Rinpoche’s mother Kasa Dukkar Dolma is believed to have died on 6 May 2025 in Golog, Amdo, following a prolonged illness caused and exacerbated by the distress and emotional toll of her son’s suspicious death, highlighting the trauma imposed on families of enforced disappearances and worse.

Rigzin Hungkar Dorjee (རིག་འཛིན་ཧཱུྃ་ཀར་རྡོ་རྗེ།) was born in 1969 in Gade County, Golog region. His father was also a prominent religious leader from the Nyingma school of Tibetan Buddhism, Lama Pema Tumpo. From 1980 to 1989, he studied Tibetan culture and Buddhist philosophy at Lung Ngon Monastery (མགོ་ལོག་ལུང་སྔོན་དགོན་པ།) in Golog, which was founded by his father. Hungkar Dorje Rinpoche then left for India, where he studied at the Tibetan refugee-led Drepung Monastery in South India from 1989 to 1994. He spent two years in the United States before returning to Tibet. In 2002, with Chinese government approval, he was enthroned as the tenth abbot of Lung Ngon monastery.[1]

In a statement released by a coalition of Tibet groups worldwide, including Tibet Watch, Ju Tenkyong, Amnye Machen Institute, India, said: “The Vietnamese and Chinese governments have not at all given opportunity to the Rinpoche’s family, friends, and disciples – as per their requests – to return the body of Rinpoche to his monastery in accordance with the Tibetan tradition and international law, and have not conducted any investigation into the causes for his death. If cases like this are not called out and Red Chinese with immeasurable impunity are held to account from the start, many more countries are at risk of seeing such cases repeat. I earnestly appeal to international bodies and governments not to adopt a neutral position on this matter, and urge them to continually put pressure for clarity on this matter.
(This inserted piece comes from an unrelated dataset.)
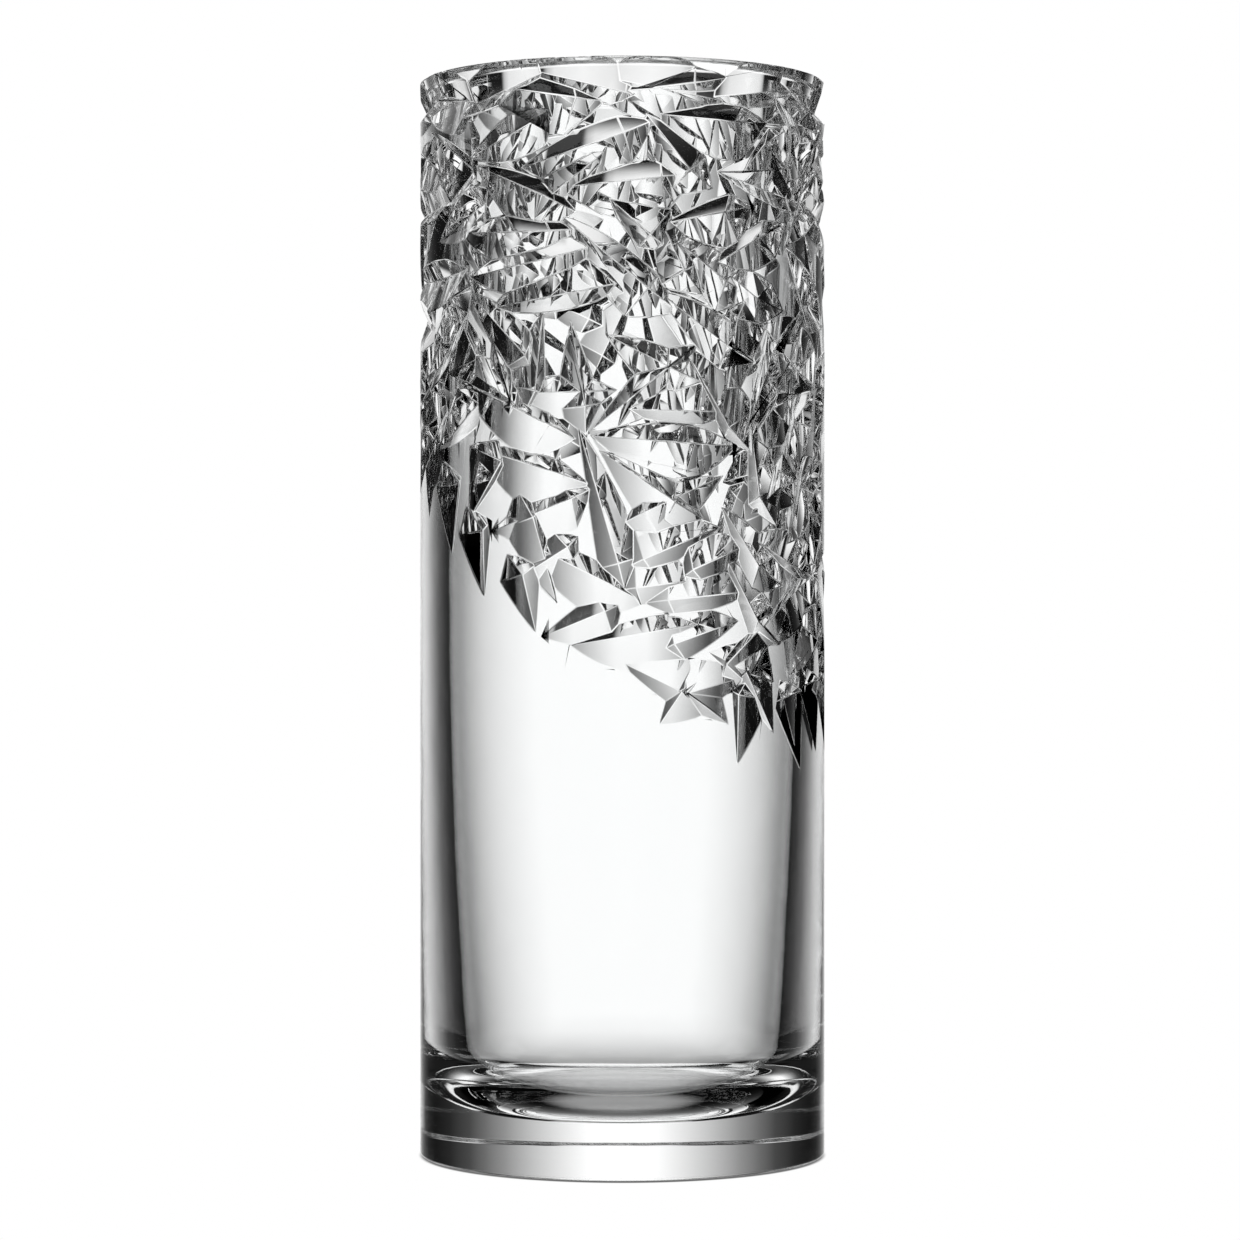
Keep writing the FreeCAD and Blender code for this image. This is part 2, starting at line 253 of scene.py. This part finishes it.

We will also be continuing our efforts until there are clear answers.”

The related joint communications on Hungkar Dorje Rinpoche’s death in custody in Vietnam were issued by the Working Group on Arbitrary Detention; the Working Group on Enforced or Involuntary Disappearances, Special Rapporteur on extrajudicial, summary or arbitrary executions, and Special Rapporteur on minority issues,[2] and raise the following rights issues:

  • Enforced Disappearance: No access to Rinpoche or information about his location for days after arrest.
  • Suspicious Death in Custody: No credible explanation offered, no transparent investigation, and no autopsy conducted.
  • Secret Cremation: Held without family or monastic approval; likely aimed at destroying evidence.
  • Suppression of Memory: China’s crackdown on mourning rituals underscores its efforts to silence dissent and erase accountability.
  • Vietnam-China Collusion: Raises serious questions about cross-border cooperation in suppressing Tibetan voices.

This case sets a dangerous precedent if left unchallenged — showing that Tibetans are not safe even beyond China’s borders, and that authoritarian regimes can collaborate to suppress religious leaders and human rights defenders with impunity.

The UN’s intervention shows that international oversight still matters. But the next step is crucial: governments need to act on these findings and seek accountability from both China and Vietnam.